Entonces entra y sale de la ficción, monta y desmonta la estructura y los tiempos de la novela a cada giro y hace ficción de su vida, de las claves de la escritura de El invierno en Lisboa, de su divorcio, de su fascinación por Lisboa. La realidad y la ficción se tienden un puente por el que transita el Tajo y una impecable teoría de la novela, las claves del arte de novelar. Ahí, en ese mundo imaginado, cuando la historia y la realidad no le dan la certeza de lo sucedido, cuenta su vida como tal vez nunca había hablado de sí mismo, de su mujer, sus hijos.
Muñoz Molina hace de sus cuadernos de notas, de de su experiencia, de sus lecturas, investigaciones y viajes (a Lisboa, a Memphis) una parte de la novela, también hecha de las condiciones y vicisitudes de la escritura de ella misma.
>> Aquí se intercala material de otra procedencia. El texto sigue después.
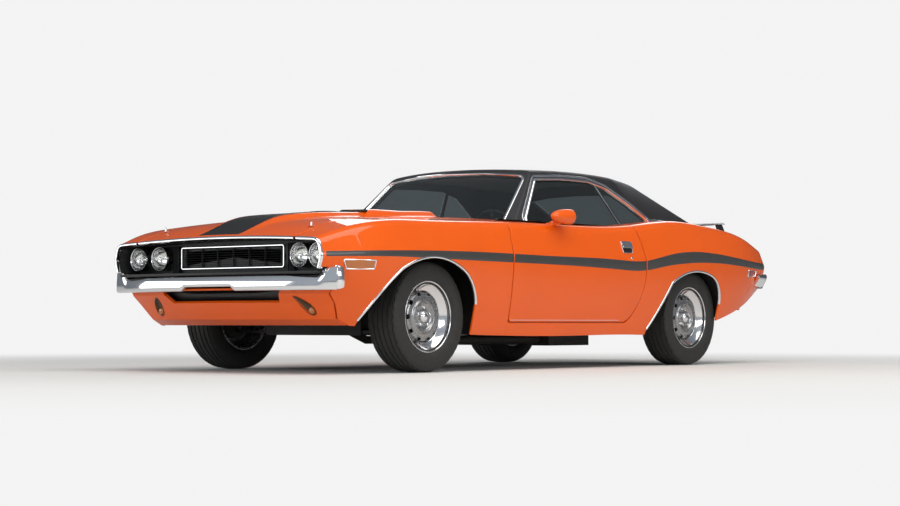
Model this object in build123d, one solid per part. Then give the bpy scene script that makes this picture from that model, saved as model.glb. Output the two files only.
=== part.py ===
"""A two-door hardtop muscle car, stored as it parks, in millimetres.

X points forward, Y to the car's left and Z up. The origin is on the ground, under the middle
of the car. The outer skin is one loft through a short table of body sections; the hood, fenders,
doors, quarters and decklid are cut out of that skin, each with its own gap to the next.
"""
import math
import os

from build123d import *

os.makedirs("parts", exist_ok=True)

# Main sizes
LENGTH = 4859.0
WIDTH = 1933.0
WHEELBASE = 2794.0
FRONT_OVERHANG = 975.0
ROOF_TOP_Z = 1316.0
FRONT_TRACK = 1516.0
REAR_TRACK = 1541.0

# Gaps and walls
PANEL_GAP = 8.0
HALF_GAP = PANEL_GAP / 2
SEAT_GAP = 0.3
SKIN = 12.0
ROOF_WALL = 34.0
GLASS = 6.0

# Places along the car
FRONT_X = LENGTH / 2
REAR_X = -LENGTH / 2
FRONT_AXLE_X = FRONT_X - FRONT_OVERHANG
REAR_AXLE_X = FRONT_AXLE_X - WHEELBASE
HALF_WIDTH = WIDTH / 2
NOSE_X = FRONT_X - 70.0
TAIL_X = REAR_X + 88.0
DOOR_FRONT_X = FRONT_AXLE_X - 700.0
DOOR_REAR_X = DOOR_FRONT_X - 1335.0
DECK_FRONT_X = REAR_AXLE_X - 556.0

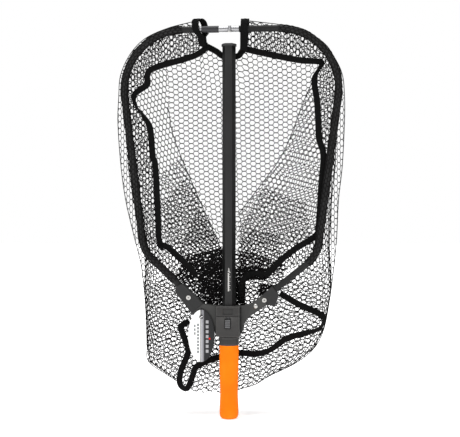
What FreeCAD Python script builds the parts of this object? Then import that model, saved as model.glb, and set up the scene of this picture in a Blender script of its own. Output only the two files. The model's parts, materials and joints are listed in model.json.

A eso los críticos le llaman metanovela, pero el nombre es lo de menos, lo notable es leerla mientras la novela se hace a sí misma de lo que podrían ser trozos de vida, desechos, apuntes y olvido.
Es necesario ser un novelista-artesano para mostrarse en la propia novela como autor y como personaje, para viajar al fondo del libro y contar con maestría el ejercicio de su escritura, su origen, sus razones, el vínculo con la vida del novelista y su circunstancia.
Si su prosa con los años no ha dejado de cambiar (es un artesano al que no le gusta hacer una pieza como las anteriores), conserva intactos su ritmo y precisión; Muñoz Molina se muestra ahora de cuerpo entero, con otro perfil, contundente, con una escritura tan sugestiva y leve como poderosa.